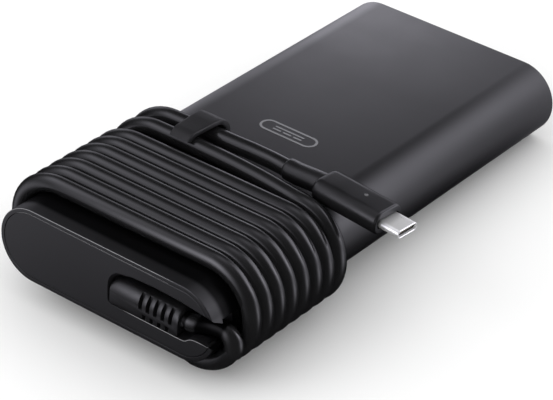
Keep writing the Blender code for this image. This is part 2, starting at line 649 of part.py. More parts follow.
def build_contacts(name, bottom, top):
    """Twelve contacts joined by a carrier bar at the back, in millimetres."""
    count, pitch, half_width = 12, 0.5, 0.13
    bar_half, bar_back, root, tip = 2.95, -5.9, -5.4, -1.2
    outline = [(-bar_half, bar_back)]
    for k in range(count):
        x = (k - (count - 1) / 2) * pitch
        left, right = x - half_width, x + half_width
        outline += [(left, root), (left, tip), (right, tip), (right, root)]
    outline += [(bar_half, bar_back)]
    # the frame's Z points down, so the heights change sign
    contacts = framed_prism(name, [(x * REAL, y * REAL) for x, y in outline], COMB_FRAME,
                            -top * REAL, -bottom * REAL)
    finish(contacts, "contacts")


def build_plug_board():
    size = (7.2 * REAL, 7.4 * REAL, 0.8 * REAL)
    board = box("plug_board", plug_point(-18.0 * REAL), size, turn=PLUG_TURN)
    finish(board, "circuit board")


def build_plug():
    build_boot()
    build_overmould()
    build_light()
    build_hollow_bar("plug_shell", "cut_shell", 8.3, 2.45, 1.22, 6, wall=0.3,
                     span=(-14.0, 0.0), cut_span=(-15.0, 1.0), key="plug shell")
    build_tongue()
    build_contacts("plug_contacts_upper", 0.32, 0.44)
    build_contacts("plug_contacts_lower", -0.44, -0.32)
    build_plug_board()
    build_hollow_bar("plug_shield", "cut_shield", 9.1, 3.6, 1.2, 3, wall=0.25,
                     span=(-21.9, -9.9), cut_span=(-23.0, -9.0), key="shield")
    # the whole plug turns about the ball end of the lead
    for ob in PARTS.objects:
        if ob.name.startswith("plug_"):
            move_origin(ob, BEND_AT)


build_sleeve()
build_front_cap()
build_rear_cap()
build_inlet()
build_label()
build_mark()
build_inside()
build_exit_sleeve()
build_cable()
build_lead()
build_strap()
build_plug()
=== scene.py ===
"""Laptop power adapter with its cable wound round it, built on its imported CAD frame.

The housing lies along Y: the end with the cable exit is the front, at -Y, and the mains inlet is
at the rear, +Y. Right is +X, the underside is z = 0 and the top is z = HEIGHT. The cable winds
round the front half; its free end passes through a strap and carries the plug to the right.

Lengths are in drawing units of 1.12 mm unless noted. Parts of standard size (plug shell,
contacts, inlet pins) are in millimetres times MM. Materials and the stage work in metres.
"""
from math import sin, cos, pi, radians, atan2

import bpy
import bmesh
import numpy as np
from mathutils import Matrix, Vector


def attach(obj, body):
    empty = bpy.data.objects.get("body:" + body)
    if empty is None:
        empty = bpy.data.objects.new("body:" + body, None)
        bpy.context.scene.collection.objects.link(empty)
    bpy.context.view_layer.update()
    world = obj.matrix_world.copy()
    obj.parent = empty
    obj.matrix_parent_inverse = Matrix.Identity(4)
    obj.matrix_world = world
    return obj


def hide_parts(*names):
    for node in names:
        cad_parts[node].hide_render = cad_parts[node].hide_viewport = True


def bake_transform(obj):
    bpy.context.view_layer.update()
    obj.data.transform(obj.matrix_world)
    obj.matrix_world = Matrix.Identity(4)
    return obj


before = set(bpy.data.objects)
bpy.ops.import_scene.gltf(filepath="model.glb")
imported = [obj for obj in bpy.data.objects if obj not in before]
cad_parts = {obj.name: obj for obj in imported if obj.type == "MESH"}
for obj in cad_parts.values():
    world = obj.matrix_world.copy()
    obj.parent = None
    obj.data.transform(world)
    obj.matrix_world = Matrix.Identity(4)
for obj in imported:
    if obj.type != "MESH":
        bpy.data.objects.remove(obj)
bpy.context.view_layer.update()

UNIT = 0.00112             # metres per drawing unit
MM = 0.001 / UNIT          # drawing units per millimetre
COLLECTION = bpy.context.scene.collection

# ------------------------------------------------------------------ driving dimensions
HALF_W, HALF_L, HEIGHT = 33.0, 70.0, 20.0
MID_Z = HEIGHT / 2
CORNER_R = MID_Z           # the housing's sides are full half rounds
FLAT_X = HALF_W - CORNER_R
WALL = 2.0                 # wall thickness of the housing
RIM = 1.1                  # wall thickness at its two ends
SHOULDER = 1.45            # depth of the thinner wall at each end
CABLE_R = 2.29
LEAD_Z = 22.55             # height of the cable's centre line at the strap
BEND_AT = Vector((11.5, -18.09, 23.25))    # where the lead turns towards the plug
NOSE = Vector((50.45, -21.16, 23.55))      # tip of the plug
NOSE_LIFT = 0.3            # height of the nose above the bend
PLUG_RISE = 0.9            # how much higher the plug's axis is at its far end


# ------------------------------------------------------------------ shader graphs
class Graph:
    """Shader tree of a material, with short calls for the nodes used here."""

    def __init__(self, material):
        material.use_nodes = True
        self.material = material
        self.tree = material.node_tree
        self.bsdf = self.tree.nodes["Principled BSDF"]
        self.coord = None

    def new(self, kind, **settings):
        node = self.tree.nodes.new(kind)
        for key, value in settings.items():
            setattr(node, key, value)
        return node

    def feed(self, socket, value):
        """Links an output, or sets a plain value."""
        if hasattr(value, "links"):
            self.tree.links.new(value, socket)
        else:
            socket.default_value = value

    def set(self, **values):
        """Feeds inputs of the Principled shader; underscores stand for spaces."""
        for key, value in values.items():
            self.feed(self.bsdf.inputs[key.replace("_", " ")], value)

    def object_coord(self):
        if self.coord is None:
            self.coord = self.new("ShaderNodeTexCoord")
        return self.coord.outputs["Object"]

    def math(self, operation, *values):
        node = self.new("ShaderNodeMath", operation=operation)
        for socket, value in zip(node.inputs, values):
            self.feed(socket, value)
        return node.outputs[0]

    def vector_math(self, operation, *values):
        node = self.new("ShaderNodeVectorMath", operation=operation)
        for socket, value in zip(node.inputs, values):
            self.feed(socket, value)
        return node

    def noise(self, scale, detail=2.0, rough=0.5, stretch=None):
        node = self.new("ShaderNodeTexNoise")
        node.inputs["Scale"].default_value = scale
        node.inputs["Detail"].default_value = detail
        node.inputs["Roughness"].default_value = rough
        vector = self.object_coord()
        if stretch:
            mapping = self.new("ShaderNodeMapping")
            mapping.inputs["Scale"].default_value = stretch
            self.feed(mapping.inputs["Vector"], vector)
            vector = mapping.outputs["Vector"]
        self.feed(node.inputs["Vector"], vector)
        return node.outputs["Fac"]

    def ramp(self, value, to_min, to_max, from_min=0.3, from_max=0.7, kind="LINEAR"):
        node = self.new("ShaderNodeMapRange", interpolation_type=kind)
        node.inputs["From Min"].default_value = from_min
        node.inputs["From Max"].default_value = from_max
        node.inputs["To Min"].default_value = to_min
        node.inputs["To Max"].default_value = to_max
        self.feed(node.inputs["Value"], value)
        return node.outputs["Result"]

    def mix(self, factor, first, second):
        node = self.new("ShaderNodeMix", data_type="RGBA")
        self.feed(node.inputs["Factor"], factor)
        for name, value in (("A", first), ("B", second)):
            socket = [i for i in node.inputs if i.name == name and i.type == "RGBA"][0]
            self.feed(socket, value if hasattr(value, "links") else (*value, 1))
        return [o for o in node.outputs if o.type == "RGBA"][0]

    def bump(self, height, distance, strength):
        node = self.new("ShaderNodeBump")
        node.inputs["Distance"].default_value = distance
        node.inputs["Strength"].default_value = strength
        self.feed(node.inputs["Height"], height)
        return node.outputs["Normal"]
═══
Taking the material above, extract exactly and only the lines from the line with "build_sleeve()" to the line with "bpy.context.scene.collection.objects.link(empty)", inclusive of both.

* _Exercise output_:
build_sleeve()
build_front_cap()
build_rear_cap()
build_inlet()
build_label()
build_mark()
build_inside()
build_exit_sleeve()
build_cable()
build_lead()
build_strap()
build_plug()
=== scene.py ===
"""Laptop power adapter with its cable wound round it, built on its imported CAD frame.

The housing lies along Y: the end with the cable exit is the front, at -Y, and the mains inlet is
at the rear, +Y. Right is +X, the underside is z = 0 and the top is z = HEIGHT. The cable winds
round the front half; its free end passes through a strap and carries the plug to the right.

Lengths are in drawing units of 1.12 mm unless noted. Parts of standard size (plug shell,
contacts, inlet pins) are in millimetres times MM. Materials and the stage work in metres.
"""
from math import sin, cos, pi, radians, atan2

import bpy
import bmesh
import numpy as np
from mathutils import Matrix, Vector


def attach(obj, body):
    empty = bpy.data.objects.get("body:" + body)
    if empty is None:
        empty = bpy.data.objects.new("body:" + body, None)
        bpy.context.scene.collection.objects.link(empty)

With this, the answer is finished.